Do you place much faith in the American alternative press?
Well I like some of it, and I don’t like some of it. After all, without The Nation and papers like that, we wouldn’t have any information, but it’s always been hard work. On the one hand, The Nation is horrified at the continuation of the Bush administration, but at the same time it’s been marvelous for their business, so there’s a conflict of interest there.
With the media preoccupation with Edwards’ hair and Kerry’s supposedly Gallic features, what are the biggest issues that are being overlooked by the mainstream media?

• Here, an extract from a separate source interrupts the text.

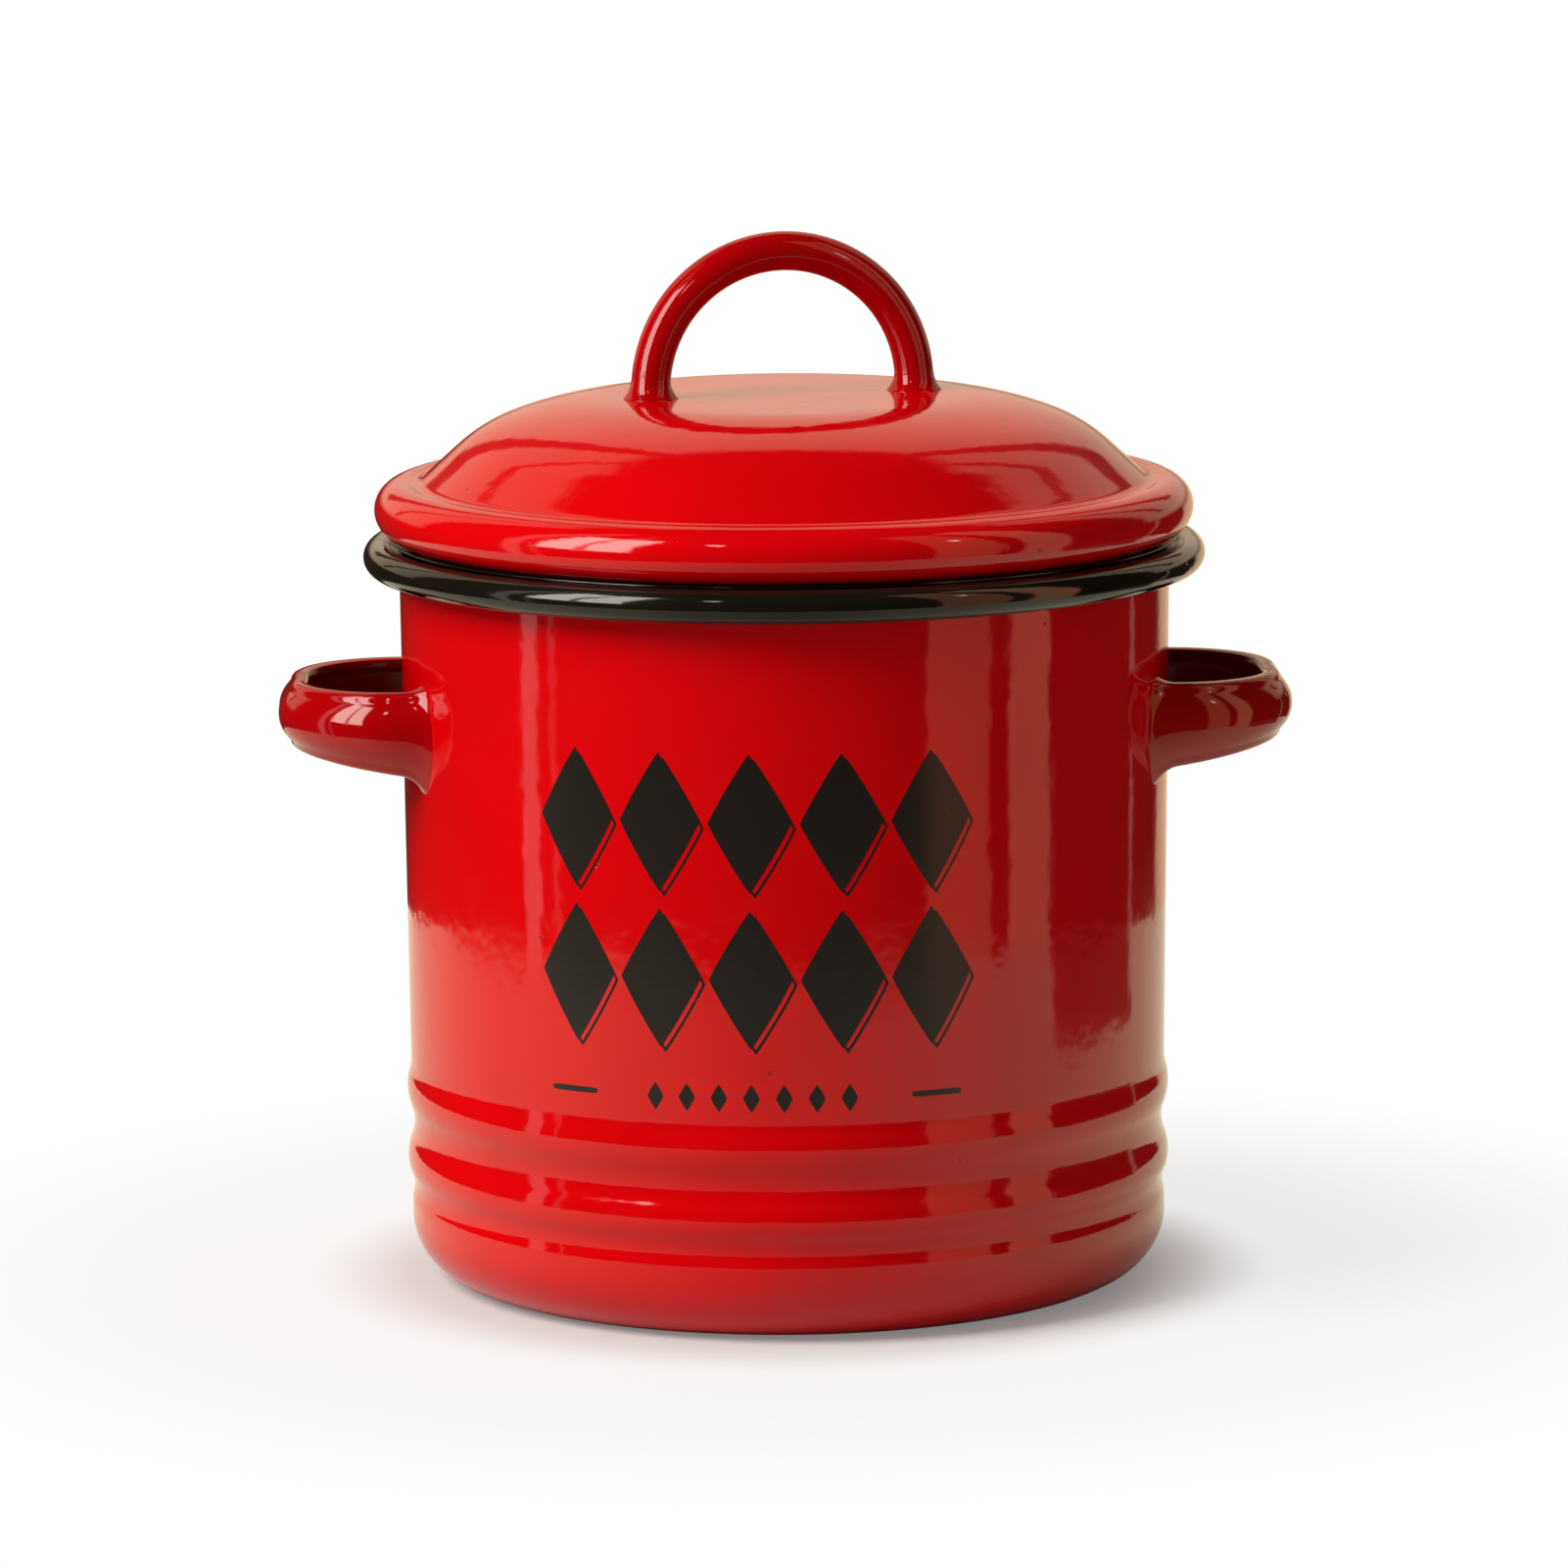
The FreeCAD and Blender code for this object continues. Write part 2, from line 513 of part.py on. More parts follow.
def main():
    """Build every sub-part in one document and write each one as a STEP file."""
    doc = FreeCAD.newDocument("GreaseKeeper")
    d = make_sheet(doc)
    parts = [
        pot_shell(doc, d),
        side_handle(doc, d, "side_handle_right", 0),
        side_handle(doc, d, "side_handle_left", 180),
        lid_shell(doc, d),
        lid_handle(doc, d),
        strainer_frame(doc, d),
        strainer_mesh(doc, d),
        clamp_ring(doc, d),
    ]
    doc.recompute()
    check(doc, parts)
    os.makedirs("parts", exist_ok=True)
    for part in parts:
        part.Shape.exportStep("parts/%s.step" % part.Label)
        box = part.Shape.BoundBox
        print("%-20s volume %8.0f  z %.2f to %.2f  x %.2f to %.2f" % (
            part.Label, part.Shape.Volume, box.ZMin, box.ZMax, box.XMin, box.XMax))


main()
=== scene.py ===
"""Enamelled grease keeper dressed for rendering: pot with side straps, lid with arch handle, strainer.

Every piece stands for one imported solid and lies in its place, in metres. Sheet-metal pieces are
skin lines turned about Z; straps and rods are sections carried along a route.
"""
import math

import bmesh
import bpy
import numpy as np
from bpy.props import FloatProperty, FloatVectorProperty, PointerProperty
from mathutils import Matrix, Vector


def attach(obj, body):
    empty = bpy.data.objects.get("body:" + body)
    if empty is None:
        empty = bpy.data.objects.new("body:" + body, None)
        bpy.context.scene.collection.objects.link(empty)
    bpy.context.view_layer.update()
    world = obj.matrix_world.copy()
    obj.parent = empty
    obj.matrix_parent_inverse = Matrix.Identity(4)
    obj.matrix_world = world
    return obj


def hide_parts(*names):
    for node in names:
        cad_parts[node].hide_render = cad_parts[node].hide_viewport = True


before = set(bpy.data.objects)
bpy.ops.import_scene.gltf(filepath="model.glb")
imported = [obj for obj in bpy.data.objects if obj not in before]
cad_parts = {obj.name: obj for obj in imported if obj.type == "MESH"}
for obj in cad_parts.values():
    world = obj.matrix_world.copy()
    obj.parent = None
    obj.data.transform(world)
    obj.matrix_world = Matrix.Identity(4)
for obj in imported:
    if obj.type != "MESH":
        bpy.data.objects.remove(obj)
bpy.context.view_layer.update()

bl_info = {
    "name": "Grease keeper",
    "version": (1, 0, 0),
    "blender": (4, 5, 0),
    "location": "View3D > Sidebar > Keeper",
    "description": "Builds an enamelled grease keeper round its packed solids",
    "category": "Object",
}

SEGMENTS = 256  # steps round the axis of a turned piece
STRAP_FACE, STRAP_EDGE = 25, 6  # points across a strap's face and round one of its edges
CREAM_ROWS = 8  # rows at the foot of the lid's skirt that are cream like its inside
MERGE_DISTANCE = 1e-8  # points closer than this are one
SHARP_ANGLE = math.radians(50)  # an edge bent by more is shaded sharp
LAMP_WATTS = 4  # power of a lamp for each square metre and level
DOME_EYE = 0.1  # height from which the dome's elevations are counted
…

Oh, everything. The bankruptcy of the United States. Indebtedness beyond what various central banks around the world will allow, not to mention prospective trade wars, the prospective quarantine of the United States — we nearly got hit in the face over steel recently. Everything that you could do wrong, this administration has done wrong, and in a savage spirit. In a normal country, they wouldn’t be allowed to stay in office, but this isn’t normal. This is a controlled press. The people have no information, they have no one to turn to that they trust, and they have no representation in Congress. Yes, there are two or three nice Congressmen, and a couple of good senators, and they’re pretty ineffective.

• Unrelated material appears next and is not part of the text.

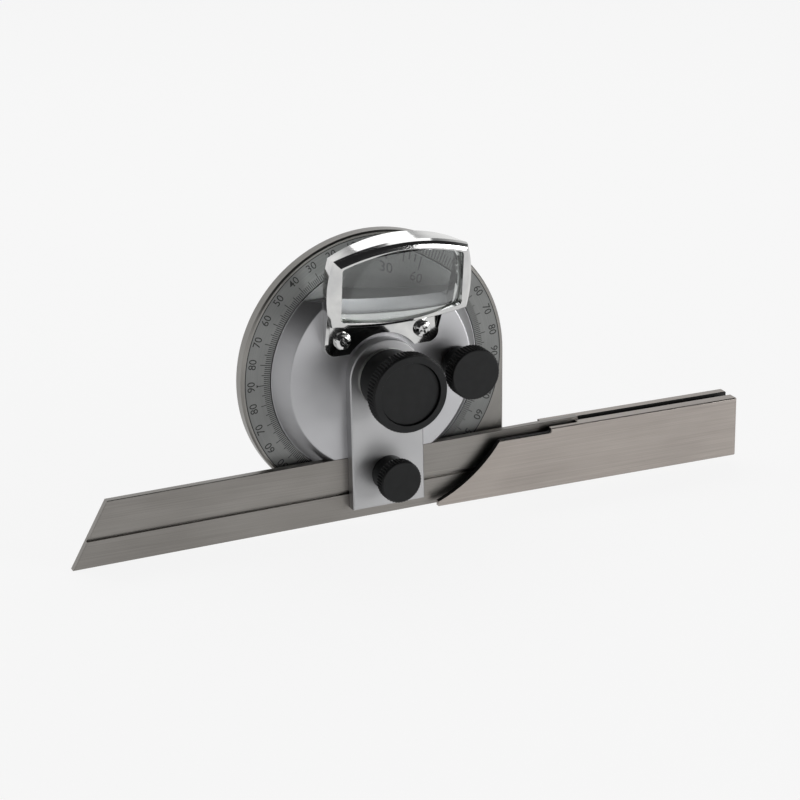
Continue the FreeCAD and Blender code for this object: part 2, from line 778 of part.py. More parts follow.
def hood_screw_hole(side):
    return hood_screw(side, hood_screw_radius + seat_clearance, cheek_inner, cavity_half + hood_screw_bite)


def make_hood_screws():
    """Short screws from inside the cheeks into the sides of the hood."""
    tip = cavity_half + hood_screw_bite - seat_clearance
    screws = []
    for side in (-1, 1):
        shank = hood_screw(side, hood_screw_radius, cheek_inner, tip)
        head = hood_screw(side, hood_screw_head, cheek_inner - hood_screw_head_height, cheek_inner)
        screws.append(shank.fuse(head))
    return screws


def cheek_section(side, inner, low, high, depth):
    """Upright rectangle across a cheek at this depth."""
    y = y_at(depth)
    xs = (side * inner, side * (inner + mag_plate_thickness))
    corners = [Vec(xs[0], y, low), Vec(xs[1], y, low), Vec(xs[1], y, high), Vec(xs[0], y, high)]
    return Part.makePolygon(corners + [corners[0]])


def make_magnifier_bracket():
    w = mag_plate_half
    near = arm_back + mag_plate_thickness
    base = block(-w, w, mag_plate_low, mag_plate_high, arm_back, near)
    corners = [e for e in base.Edges if e.BoundBox.YLength > mag_plate_thickness / 2
               and abs(e.BoundBox.ZMin - mag_plate_low) < 1e-4]
    base = base.makeFillet(mag_plate_corner, corners)
    base = base.cut(disc(arm_half_width + mag_plate_gap, arm_back - overcut, arm_front + overcut))
    for x in (-mag_screw_x, mag_screw_x):
        base = base.cut(disc(mag_screw_radius + seat_clearance, arm_back - overcut, arm_front + overcut,
                             x, mag_screw_z))
    for side in (-1, 1):
        foot = [(w - mag_plate_thickness, cheek_low, cheek_high, arm_back),
                (w - mag_plate_thickness, cheek_low, cheek_high, near),
                (cheek_inner, cheek_tip_low, cheek_tip_high, hood_back - cheek_reach / 2),
                (cheek_inner, cheek_tip_low, cheek_tip_high, cheek_tip)]
        sections = [cheek_section(side, *row) for row in foot]
        for i in range(3):
            base = base.fuse(loft(sections[i], sections[i + 1]))
        base = base.cut(hood_screw(side, hood_screw_radius + seat_clearance, 0, cavity_half))
    return base.removeSplitter()


def make_magnifier_screws():
    """Pan-head screws with crossed slots."""
    screws = []
    seat = arm_back + mag_plate_thickness
    crown = seat + mag_screw_head_height
    reach = mag_screw_head / 2
    half_slot = mag_screw_slot / 2
    for x in (-mag_screw_x, mag_screw_x):
        screw = turned([(0, seat - mag_screw_bite), (mag_screw_radius, seat - mag_screw_bite),
                        (mag_screw_radius, seat), (mag_screw_head, seat),
                        (mag_screw_head, seat + mag_screw_rim),
                        (mag_screw_brow, seat + mag_screw_brow_height),
                        (mag_screw_crown, crown), (0, crown)], x, mag_screw_z)
        slot = block(x - reach, x + reach, mag_screw_z - half_slot, mag_screw_z + half_slot,
                     seat + mag_screw_rim, crown + overcut)
        for turn in (mag_screw_turn, mag_screw_turn + 90):
            screw = screw.cut(spun(slot, turn, x, mag_screw_z))
        screws.append(screw)
    return screws


# ---------------------------------------------------------------- assembly
fixed = {
    "dial_body": make_dial_body(),
    "main_scale_ring": make_scale_ring(),
    "ring_gear": make_ring_gear(),
    "pivot_post": make_pivot_post(),
    "pivot_post_screws": make_post_screws(),
    "stock": make_stock(),
    "stock_screws": make_stock_screws(),
    "stock_dowels": make_stock_dowels(),
    "clamp_knob": make_clamp_knob(),
    "clamp_knob_cap": make_clamp_knob_cap(),
    "disc_spring": make_disc_spring(),
}
swivelling = {
    "turret": make_turret(),
    "turret_bush": make_turret_bush(),
    "vernier_plate": make_vernier_plate(),
    "vernier_screws": make_vernier_screws(),
    "clamp_arm": make_clamp_arm(),
    "arm_screws": make_arm_screws(),
    "guide_key": make_guide_key(),
    "clamp_shoe": make_clamp_shoe(),
    "clamp_washer": make_clamp_washer(),
    "pinion_bush": make_pinion_bush(),
    "pinion_shaft": make_pinion_shaft(),
    "fine_adjust_knob": make_fine_adjust_knob(),
    "fine_knob_set_screw": make_fine_set_screw(),
    "blade_clamp_knob": make_blade_clamp_knob(),
    "blade_clamp_screw": make_blade_clamp_screw(),
    "blade": make_blade(),
    "magnifier_bracket": make_magnifier_bracket(),
    "magnifier_screws": make_magnifier_screws(),
    "magnifier_frame": make_magnifier_frame(),
    "hood_screws": make_hood_screws(),
    "magnifier_lens": make_magnifier_lens(),
    "lens_retainer": make_lens_retainer(),
}

os.makedirs("parts", exist_ok=True)
for node, shape in list(fixed.items()) + list(swivelling.items()):
    solids = shape if isinstance(shape, list) else [shape]
    if node in swivelling:
        solids = [spun(solid, rest_reading) for solid in solids]
    whole = solids[0] if len(solids) == 1 else Part.makeCompound(solids)
    whole.exportStep("parts/" + node + ".step")
    print(node, len(whole.Solids), round(whole.Volume, 1), whole.isValid())
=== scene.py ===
"""Looks of the bevel protractor: metals, black knobs, engraved scales, lens, light and camera."""
import json
import math

import bmesh
import bpy
from mathutils import Matrix, Quaternion, Vector


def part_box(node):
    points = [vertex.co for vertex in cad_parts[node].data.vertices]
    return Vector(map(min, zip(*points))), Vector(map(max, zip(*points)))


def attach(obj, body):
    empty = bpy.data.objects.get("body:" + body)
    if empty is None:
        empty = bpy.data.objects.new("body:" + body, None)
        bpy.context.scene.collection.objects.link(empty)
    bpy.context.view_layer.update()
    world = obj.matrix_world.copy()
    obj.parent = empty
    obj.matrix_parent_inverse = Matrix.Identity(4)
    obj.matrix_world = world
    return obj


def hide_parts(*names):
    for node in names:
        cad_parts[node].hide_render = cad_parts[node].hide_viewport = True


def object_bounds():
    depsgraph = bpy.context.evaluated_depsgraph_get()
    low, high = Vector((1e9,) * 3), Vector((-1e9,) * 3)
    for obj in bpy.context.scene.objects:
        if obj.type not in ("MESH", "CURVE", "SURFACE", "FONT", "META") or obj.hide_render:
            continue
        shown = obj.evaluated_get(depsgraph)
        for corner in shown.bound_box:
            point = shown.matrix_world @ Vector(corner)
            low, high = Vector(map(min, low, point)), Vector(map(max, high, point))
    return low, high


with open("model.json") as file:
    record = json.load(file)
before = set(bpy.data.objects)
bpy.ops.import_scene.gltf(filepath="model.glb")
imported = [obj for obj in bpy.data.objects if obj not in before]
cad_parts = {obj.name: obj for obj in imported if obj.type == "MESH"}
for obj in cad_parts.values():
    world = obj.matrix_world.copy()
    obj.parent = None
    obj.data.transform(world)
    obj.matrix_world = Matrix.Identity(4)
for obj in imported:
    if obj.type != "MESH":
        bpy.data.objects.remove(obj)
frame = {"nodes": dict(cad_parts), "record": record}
CAD_BOX = [list(corner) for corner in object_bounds()]

MM = 0.001
NODES = frame["nodes"]
JOINTS = {joint["name"]: joint for joint in frame["record"]["behaviour"]["joints"]}

# ---------------------------------------------------------------- sizes of the engraved marks, mm
MARK_DEPTH = 0.03               # paint sunk into the metal
MARK_PROUD = 0.012              # paint above the metal, so that it shows
LINE_WIDTH = 0.21
SCALE_GAP = 0.2                 # between the turret and the ring
SCALE_START = 0.15              # from the ring's inner edge to the first marks
SCALE_TICKS = {1: 1.75, 5: 2.45, 10: 3.15}
NUMBER_CIRCLE = 36.15
NUMBER_HEIGHT = 2.25
RIM_LINE = (37.72, 37.98)       # inner and outer radius
RIM_LINE_PARTS = 180
POINTER_CIRCLE = 34.6
POINTER_SIZE = 0.8
VERNIER_SPAN = 23.0             # degrees for twelve divisions
VERNIER_TICKS = {1: 1.3, 3: 1.9, 6: 2.4}
VERNIER_NUMBER_DROP = 3.7       # numbers below the vernier's outer edge
VERNIER_NUMBER_HEIGHT = 1.7
VERNIER_DIVISIONS = 12          # each way, of five minutes
VERNIER_NUMBERED = 6
DIGIT_SHARE = 0.73              # height of a digit as a share of the font's size
DIGIT_WEIGHT = 0.004            # thickening of a digit as a share of its height

# ---------------------------------------------------------------- lens, mm and degrees
LENS_LEAN = 8.0
LENS_BOWS = (1.65, 2.9)         # foot and top
LENS_CORNER = 1.3               # rounding of the corners
LENS_LAP = 0.3                  # rim of the glass hidden behind the bezel
LENS_RADIUS = 50.0              # of the domed front
LENS_RINGS = 34
LENS_EDGE_STEPS = 26
LENS_CORNER_STEPS = 5

# ---------------------------------------------------------------- view, mm and degrees
VIEW_AIM = (4.8, -9.9, -7.9)
VIEW_DISTANCE = 756.6
VIEW_AZIMUTH = 24.03
VIEW_ELEVATION = 19.42
VIEW_ROLL = -0.54
VIEW_LENS = 125.0

# ---------------------------------------------------------------- studio
# Where the room turns from dark to lit, as parts of a unit direction.
BACKDROP_FROM = (-0.1, 0.45)
RIGHT_WALL_FROM = (0.45, 0.8)
RIGHT_WALL_LEVEL = 0.9
CEILING_FROM = (0.75, 0.35)
FLOOR_REACH = 6.0               # metres each way
FLOOR_GLOW = 0.88               # share of the floor's white that is seen directly
# Name, place from the aim in metres, size in metres, watts.
LAMPS = (
    ("key_right", (0.55, -0.6, 0.05), (0.5, 0.3), 4.5),
    ("fill_left", (-0.8, -0.3, 0.1), (0.4, 0.5), 0.8),
    ("top_back", (0.1, 0.5, 0.6), (0.7, 0.3), 1.2),
)


# ---------------------------------------------------------------- places from the frame
def low(node):
    return Vector(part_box(node)[0])


def high(node):
    return Vector(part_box(node)[1])


def joint_point(name):
    """Point on a joint's axis."""
    return Vector(JOINTS[name]["pos_m"])


# Angle between the blade and the stock at rest, from the blade's slide.
SLIDE = Vector(JOINTS["blade_slide"]["axis"])
REST_TURN = math.atan2(SLIDE.z, SLIDE.x)
AXIS_POINT = joint_point("turret_swivel")
DIAL_Y = low("main_scale_ring").y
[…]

Assuming that Kerry wins the upcoming election, how do you envision the future? What do you think the next cause for hope or alarm is?

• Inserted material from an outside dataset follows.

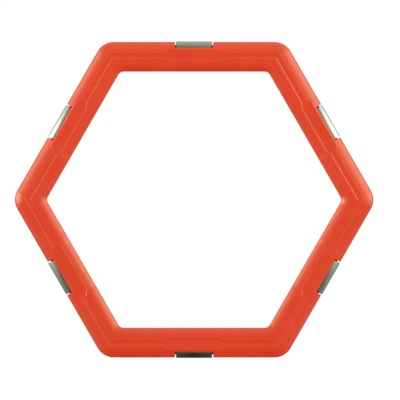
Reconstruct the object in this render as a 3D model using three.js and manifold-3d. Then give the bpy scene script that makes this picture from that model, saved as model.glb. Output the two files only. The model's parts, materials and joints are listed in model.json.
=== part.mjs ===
// Magnetic construction tile: a hexagonal plastic frame with a spinning magnet capsule in each side.
// Units are millimetres. The tile lies flat on z = 0 with its centre on the z axis, and a side faces +Y.
// The frame is one moulding used twice: the lower half is the upper half turned over about the Y axis.
// Each capsule is a steel sleeve round a magnet, closed by two plugs whose journals turn in the frame.
import * as THREE from "three";
import { mergeVertices } from "three/addons/utils/BufferGeometryUtils.js";
import Module from "manifold-3d";

const wasm = await Module();
wasm.setup();

// --- Driving dimensions ---
const SIDES = 6;
const SIDE_LENGTH = 65; // side of the hexagon before its corners are rounded
const THICKNESS = 8;
const RAIL_WIDTH = 10.6; // plan width of each of the six rails
const OUTER_CORNER_RADIUS = 6.7;
const INNER_CORNER_RADIUS = 2.3;

// The rail's edges are rolled over in quarter ellipses. They leave a flat band round the rim and the opening.
const OUTER_ROLL = { width: 3.6, height: 2.6 };
const INNER_ROLL = { width: 3.2, height: 1.7 };
const ROLL_SEGMENTS = 5;
const ARC_SEGMENTS = 2; // three.js draws an arc with twice this number of chords

// A shallow channel runs round both faces and widens into a pad over each capsule. Depths are from the rim.
const CHANNEL_FLOOR = { outer: 4.4, inner: 5.6 };
const PAD_FLOOR = { outer: 3, inner: 6.6 };
const CHANNEL_DEPTH = 0.2;
const CHANNEL_DRAFT = 0.3; // how far each sloping wall spreads between the floor and the face
const PAD_HALF_LENGTH = 8.85;
const PAD_END = 10.5; // the pad's oblique ends have narrowed to the channel here

// Capsule, lying along its side.
const SLEEVE = { radius: 2.25, bore: 1.95, halfLength: 6.45, edge: 0.2 };
const PLUG = { radius: 1.9, thickness: 0.9, setIn: 0.15, edge: 0.1 };
const JOURNAL = { radius: 1, length: 2.15, edge: 0.2 };
const MAGNET = { radius: 1.9, edge: 0.25 };
const MAGNET_END_GAP = 0.05;
const CAPSULE_PROUD = 0.15; // how far the sleeve stands out past the rim
const ROUND_SEGMENTS = 16;

// Room for the capsule in the frame.
const WINDOW = { halfLength: 6.8, depth: 2 };
const POCKET_RADIUS = 2.5;
const SEAT = { radius: 1.1, end: 8.8 };

// Inside of the moulding.
const WALL = 1.3;
const CEILING_SKIN = 1.6; // plastic between a face and the hollow under it
const HOUSING = { halfLength: 10, depth: 6.6 }; // solid block round each capsule
const RIB = { positions: [-22, -16, 16, 22], thickness: 1, gap: 0.3 };
const POST = { radius: 2, pin: 0.8, pinHeight: 1.2, socket: 1.1, socketDepth: 1.6 };
const BEAD = { from: 12, to: 25, width: 0.4, height: 0.3, clearance: 0.2 };

const HALF_THICKNESS = THICKNESS / 2;
const APOTHEM = (SIDE_LENGTH * Math.sqrt(3)) / 2;
const INNER_APOTHEM = APOTHEM - RAIL_WIDTH;
const CAPSULE_Y = APOTHEM + CAPSULE_PROUD - SLEEVE.radius;
const RAIL_MIDDLE = APOTHEM - RAIL_WIDTH / 2;
const CORNER_PER_APOTHEM = 2 / Math.sqrt(3); // centre-to-corner distance of a hexagon, per unit of apothem
const BEYOND = 1; // how far a cutter runs past the surface it cuts
const sides = [...Array(SIDES).keys()];

// --- Materials ---
const orangePlastic = new THREE.MeshStandardMaterial({ color: 0xde482b, roughness: 0.3, metalness: 0 });
const polishedSteel = new THREE.MeshStandardMaterial({ color: 0xb9bab4, roughness: 0.18, metalness: 1 });
const turnedSteel = new THREE.MeshStandardMaterial({ color: 0xa9aaa6, roughness: 0.35, metalness: 1 });
const nickelPlate = new THREE.MeshStandardMaterial({ color: 0xc9c6bb, roughness: 0.25, metalness: 1 });

// --- Solids ---

// A closed three.js geometry as a manifold-3d solid.
function solidFrom(geometry) {
  const bare = geometry.index ? geometry.toNonIndexed() : geometry.clone();
  bare.deleteAttribute("normal");
  bare.deleteAttribute("uv");
  const merged = mergeVertices(bare, 1e-4);
  const vertProperties = merged.attributes.position.array;
  const triVerts = new Uint32Array(merged.index.array);
  return new wasm.Manifold(new wasm.Mesh({ numProp: 3, vertProperties, triVerts }));
}

// A manifold-3d solid as a three.js geometry.
function geometryFrom(solid) {
  const mesh = solid.getMesh();
  const geometry = new THREE.BufferGeometry();
  geometry.setAttribute("position", new THREE.BufferAttribute(mesh.vertProperties, 3));
  geometry.setIndex(new THREE.BufferAttribute(mesh.triVerts, 1));
  geometry.computeVertexNormals();
  return geometry;
}

function joined(solids) {
  return solids.reduce((whole, piece) => whole.add(piece));
}

// The same solid on each side of the hexagon, from a geometry drawn on the side that faces +Y.
function onEverySide(geometry) {
  return joined(sides.map((k) => solidFrom(geometry.clone().rotateZ((k * Math.PI) / 3))));
}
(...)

Well, probably the same sources. Kerry is extremely imperial minded, and he would’ve voted for the war, even without the weapons. That did it for me, but I’m not voting for him out of love, or even that I think there’s even going to be effective change. I think certain things will be stopped. I cannot imagine Bush/Cheney appointing a decent federal judge for any court in the land, much less the Supreme Court. So, it is for the judges who in the long run will determine the future of the country, whether we go into a permanent despotism with concentration camps like Guantanamo. That’s what’s ahead of us. During the War on Drugs, another ridiculous war which nobody wanted to win and nobody fought, they were already turning army camps into concentration camps for drug dealers. Also, they were talking about this was a plan to sequester people who took marijuana. All of this is sitting out there waiting to happen, and the reelection of Bush will make it happen. First of all, he’s not the president, Cheney’s the president, and Cheney’s pretty dumb. So, you have a very confident dumb-dumb, and then you have this flibbertigibbet squealing about how he’s a wartime president. He doesn’t even know what the phrase means, except that he has the right to lock up his opponents.
Your outspoken criticism of American imperialism has caused a lot of right-wingers to label you as unpatriotic. What does patriotism mean to you?
Well, it means the Constitution of the United States, among other things. That is our agreed upon document, or it was agreed upon until the right wing decided to get rid of it. Due process of law, that’s out. They’re hacking away at it, and the USA Patriot Act is a kind of summation of their attempts to destroy the Bill of Rights. I don’t find the defendants of the Bill of Rights all that lyric, but if they were, who would publish it? Well, Utne could, The Nation could, and so on, but The New York Times won’t touch it.
Who is your favorite patriot?
In different times, there are different kinds of patriotism. There’s not one to fit every period. I’d say at one point, John Quincy Adams in the 1820s, who said that Americans are not paladins to go to war for any cause other than American interests. Even though America would embark under the flag of freedom and liberty, “she might become the dictatress of the world. She would no longer be the ruler of her own spirit.” That was as wise advice as we got from anyone in the 1820s. These figures occur every now and then.
Where do you go when you need inspiration? Or do you ever want for inspiration?
I don’t think I particularly need inspiration. I need something to cool my temper.
Who is your favorite liar?
Oh, what a lovely prospect. If you’ve read me, you know that lying gets on my nerves more than almost anything. Americans are just addicted to it because we’re a consumer society. Consumers must sell their goods, and they invented advertising to sell them. Advertising is nothing but clever lies, and we applied that to politics, so everything is now without reality. There’s nothing tangible, everything is a kind of ghost, just said and done for the moment, and someone like Bush or Cheney can just get up and tell a lie and contradict themselves before they even take a deep breath. And nobody challenges them. That’s when I really think that the enemy is the media. They let them get away with it. In the old days, it wasn’t that easy to lie to the public. You had Congress there to question you.
I’m not a devotee of political parties, and in this I resemble the founders, who didn’t want parties. They detested factions, because they saw they’d be money machines, or eager beavers, as indeed they proved to be. But a political party cannot exist unless it is well rooted and based upon class interests. We have a country that has been hypnotized into thinking that everybody is middle class. These are very poor people who think they are middle class people, and if they’re not, well, then, next year they will be. They should have a political party of their own, and the Democrats during the thirties were the party of the working class. There was a class interest. There’s no class interest behind the Democratic party of today. You look at Kerry, and he’s an intelligent upper-class man. You have to determine what the class interests are, and what they want, other than gimme gimme gimme, which is understandable, since there are a lot of people with nothing who do want to be given something. Or take something.